| Written instruction |
Return the number of lines holding "below", with nothing added.

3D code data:
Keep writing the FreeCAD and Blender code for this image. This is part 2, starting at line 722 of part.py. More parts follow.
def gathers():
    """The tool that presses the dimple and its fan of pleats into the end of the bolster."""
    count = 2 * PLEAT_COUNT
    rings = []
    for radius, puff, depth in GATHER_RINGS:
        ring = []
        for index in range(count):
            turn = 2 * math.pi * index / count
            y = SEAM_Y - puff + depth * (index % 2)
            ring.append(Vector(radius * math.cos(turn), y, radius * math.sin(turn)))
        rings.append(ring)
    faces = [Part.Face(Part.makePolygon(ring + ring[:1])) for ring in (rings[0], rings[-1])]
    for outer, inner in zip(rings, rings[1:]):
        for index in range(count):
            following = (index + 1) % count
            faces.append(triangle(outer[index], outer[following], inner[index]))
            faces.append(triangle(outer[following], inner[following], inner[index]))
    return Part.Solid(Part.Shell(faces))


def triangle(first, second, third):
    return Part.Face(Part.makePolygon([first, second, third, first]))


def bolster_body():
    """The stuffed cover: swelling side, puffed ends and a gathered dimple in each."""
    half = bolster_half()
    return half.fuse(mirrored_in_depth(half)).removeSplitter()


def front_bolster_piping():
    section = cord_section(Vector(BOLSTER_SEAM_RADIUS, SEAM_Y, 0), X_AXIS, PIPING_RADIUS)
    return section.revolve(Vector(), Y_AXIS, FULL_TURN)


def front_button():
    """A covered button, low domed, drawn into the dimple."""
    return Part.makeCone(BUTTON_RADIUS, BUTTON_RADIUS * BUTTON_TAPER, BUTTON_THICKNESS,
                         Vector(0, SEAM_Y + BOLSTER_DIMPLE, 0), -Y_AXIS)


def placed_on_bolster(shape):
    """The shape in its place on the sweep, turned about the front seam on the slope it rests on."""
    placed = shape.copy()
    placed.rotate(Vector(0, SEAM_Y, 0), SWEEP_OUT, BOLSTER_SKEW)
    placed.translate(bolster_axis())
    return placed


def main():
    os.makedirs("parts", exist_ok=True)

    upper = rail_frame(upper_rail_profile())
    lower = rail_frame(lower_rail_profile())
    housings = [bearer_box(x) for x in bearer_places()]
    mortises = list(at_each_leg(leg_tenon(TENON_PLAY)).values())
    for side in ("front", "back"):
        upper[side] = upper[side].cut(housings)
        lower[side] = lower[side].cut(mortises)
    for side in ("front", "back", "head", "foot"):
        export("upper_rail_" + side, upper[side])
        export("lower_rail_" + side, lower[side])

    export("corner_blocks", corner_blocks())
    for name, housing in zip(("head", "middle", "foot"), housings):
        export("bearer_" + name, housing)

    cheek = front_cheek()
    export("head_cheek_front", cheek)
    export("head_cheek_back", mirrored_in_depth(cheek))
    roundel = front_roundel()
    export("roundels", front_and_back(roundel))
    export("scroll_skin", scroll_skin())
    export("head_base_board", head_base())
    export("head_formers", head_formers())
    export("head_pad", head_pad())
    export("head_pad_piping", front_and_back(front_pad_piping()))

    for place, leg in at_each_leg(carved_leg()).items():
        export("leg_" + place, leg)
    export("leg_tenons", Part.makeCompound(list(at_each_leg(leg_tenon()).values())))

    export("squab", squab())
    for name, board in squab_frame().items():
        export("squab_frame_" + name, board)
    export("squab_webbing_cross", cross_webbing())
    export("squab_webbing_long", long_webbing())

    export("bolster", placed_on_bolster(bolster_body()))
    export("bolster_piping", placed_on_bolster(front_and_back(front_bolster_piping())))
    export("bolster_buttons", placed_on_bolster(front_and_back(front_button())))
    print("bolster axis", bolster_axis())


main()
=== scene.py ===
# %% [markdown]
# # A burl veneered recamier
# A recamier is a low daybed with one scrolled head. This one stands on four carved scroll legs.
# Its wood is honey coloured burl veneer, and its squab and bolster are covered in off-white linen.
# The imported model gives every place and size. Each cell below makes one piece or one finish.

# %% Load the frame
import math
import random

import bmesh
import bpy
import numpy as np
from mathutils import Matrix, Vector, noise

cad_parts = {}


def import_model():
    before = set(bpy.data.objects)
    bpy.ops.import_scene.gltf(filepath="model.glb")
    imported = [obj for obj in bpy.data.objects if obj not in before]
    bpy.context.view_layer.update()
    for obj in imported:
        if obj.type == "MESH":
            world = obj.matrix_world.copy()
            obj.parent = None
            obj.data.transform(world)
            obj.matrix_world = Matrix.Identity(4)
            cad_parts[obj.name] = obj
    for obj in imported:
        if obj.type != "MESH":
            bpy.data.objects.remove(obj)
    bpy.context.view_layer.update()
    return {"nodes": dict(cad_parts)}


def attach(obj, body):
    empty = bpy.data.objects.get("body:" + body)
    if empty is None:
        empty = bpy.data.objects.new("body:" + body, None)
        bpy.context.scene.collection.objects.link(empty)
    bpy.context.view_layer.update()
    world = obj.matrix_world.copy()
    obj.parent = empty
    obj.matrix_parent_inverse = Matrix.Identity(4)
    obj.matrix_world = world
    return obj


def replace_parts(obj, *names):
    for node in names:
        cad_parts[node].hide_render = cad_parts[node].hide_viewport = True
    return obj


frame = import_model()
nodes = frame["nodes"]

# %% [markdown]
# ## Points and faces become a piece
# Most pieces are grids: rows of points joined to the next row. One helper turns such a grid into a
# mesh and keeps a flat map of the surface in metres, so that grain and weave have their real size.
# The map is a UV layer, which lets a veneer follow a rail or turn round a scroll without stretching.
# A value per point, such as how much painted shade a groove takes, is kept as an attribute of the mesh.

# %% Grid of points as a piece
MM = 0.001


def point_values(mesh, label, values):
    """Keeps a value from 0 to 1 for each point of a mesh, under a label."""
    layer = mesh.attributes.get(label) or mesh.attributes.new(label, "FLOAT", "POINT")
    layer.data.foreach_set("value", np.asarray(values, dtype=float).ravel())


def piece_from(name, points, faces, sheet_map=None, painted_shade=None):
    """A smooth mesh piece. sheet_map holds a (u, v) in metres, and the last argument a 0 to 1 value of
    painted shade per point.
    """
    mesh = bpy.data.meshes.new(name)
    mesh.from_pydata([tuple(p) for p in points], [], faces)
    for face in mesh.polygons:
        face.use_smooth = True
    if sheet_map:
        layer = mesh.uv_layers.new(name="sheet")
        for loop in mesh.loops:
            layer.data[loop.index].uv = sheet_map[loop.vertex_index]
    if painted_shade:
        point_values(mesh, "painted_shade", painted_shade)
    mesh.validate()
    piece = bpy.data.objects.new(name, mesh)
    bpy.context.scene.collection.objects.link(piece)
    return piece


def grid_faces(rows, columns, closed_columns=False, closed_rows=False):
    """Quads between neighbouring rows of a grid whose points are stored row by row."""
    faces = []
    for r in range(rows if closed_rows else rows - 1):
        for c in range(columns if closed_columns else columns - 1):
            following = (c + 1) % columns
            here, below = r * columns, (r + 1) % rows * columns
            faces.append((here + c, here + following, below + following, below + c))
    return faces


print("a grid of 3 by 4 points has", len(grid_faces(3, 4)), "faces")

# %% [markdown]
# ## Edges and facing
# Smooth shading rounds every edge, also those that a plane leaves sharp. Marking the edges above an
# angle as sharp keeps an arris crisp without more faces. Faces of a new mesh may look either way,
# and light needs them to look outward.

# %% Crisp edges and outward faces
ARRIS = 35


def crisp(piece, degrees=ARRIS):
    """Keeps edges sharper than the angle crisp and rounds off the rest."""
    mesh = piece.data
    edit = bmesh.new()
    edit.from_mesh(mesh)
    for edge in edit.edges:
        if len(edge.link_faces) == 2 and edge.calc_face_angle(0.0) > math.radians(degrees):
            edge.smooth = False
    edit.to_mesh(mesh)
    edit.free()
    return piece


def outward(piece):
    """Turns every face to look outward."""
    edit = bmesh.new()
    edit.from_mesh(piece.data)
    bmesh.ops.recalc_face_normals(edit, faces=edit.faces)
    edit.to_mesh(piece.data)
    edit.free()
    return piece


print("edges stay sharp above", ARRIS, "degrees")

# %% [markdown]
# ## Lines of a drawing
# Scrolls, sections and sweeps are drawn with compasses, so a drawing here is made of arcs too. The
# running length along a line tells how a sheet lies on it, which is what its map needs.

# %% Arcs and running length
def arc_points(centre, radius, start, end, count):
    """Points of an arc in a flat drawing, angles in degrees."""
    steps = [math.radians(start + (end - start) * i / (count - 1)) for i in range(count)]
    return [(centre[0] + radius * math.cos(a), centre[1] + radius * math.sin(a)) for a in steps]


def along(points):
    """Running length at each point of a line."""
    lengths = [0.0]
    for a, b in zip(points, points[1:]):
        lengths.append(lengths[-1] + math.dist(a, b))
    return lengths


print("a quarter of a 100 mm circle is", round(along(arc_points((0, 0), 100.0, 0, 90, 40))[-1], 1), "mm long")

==

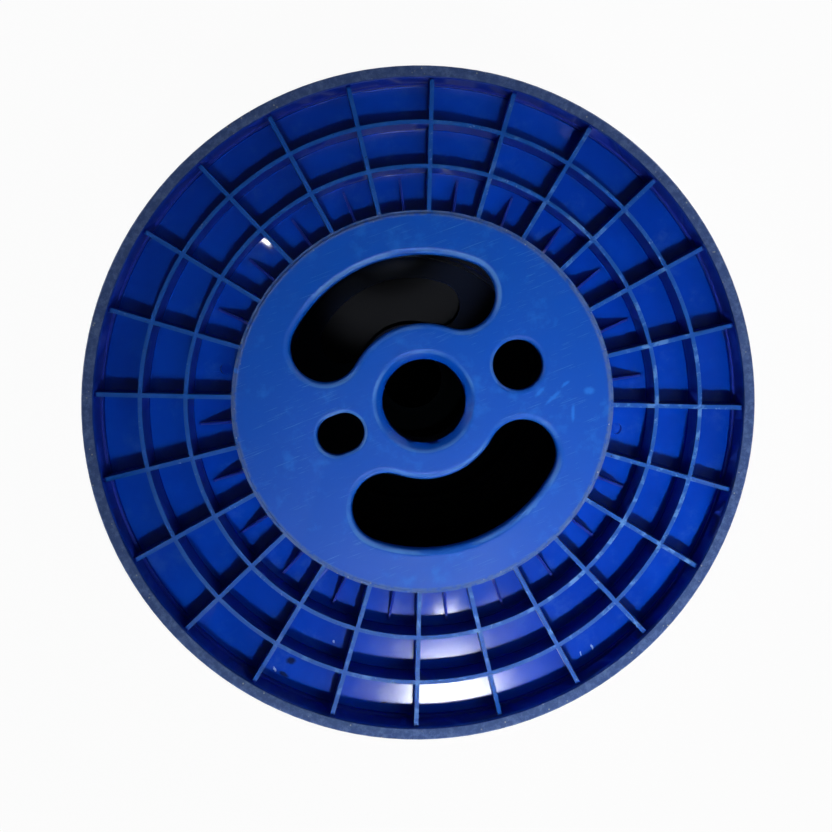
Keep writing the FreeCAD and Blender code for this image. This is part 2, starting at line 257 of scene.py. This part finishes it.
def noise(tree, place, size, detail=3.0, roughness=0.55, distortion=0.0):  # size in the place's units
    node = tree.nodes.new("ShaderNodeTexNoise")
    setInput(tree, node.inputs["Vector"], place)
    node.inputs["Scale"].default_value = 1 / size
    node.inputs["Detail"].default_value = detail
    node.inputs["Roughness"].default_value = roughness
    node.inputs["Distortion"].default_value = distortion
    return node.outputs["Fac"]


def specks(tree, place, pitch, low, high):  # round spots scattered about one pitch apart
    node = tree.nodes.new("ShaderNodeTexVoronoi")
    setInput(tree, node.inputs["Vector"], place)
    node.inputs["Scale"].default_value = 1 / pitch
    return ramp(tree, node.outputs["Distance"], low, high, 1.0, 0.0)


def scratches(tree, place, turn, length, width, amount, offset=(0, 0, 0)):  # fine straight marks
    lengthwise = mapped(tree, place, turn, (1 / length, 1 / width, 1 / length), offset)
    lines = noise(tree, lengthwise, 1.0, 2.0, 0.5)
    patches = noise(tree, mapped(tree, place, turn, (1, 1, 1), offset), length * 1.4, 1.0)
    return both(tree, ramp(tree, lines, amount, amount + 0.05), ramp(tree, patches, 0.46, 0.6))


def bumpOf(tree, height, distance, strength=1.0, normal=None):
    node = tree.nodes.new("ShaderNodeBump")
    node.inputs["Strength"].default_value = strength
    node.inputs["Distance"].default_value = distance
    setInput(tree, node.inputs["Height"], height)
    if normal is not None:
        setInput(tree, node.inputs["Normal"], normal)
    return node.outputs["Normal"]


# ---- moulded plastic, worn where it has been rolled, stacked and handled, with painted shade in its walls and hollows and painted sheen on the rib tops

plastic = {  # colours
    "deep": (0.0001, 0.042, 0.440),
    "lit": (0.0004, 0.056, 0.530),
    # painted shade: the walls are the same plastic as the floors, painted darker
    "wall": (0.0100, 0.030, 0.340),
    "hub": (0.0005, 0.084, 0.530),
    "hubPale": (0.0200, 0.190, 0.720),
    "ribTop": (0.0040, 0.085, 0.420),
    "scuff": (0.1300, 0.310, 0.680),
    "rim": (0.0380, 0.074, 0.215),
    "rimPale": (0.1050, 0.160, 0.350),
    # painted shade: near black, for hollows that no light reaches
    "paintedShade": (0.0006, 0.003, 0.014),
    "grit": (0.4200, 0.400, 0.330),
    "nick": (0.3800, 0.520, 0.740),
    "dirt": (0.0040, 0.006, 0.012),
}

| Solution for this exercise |
3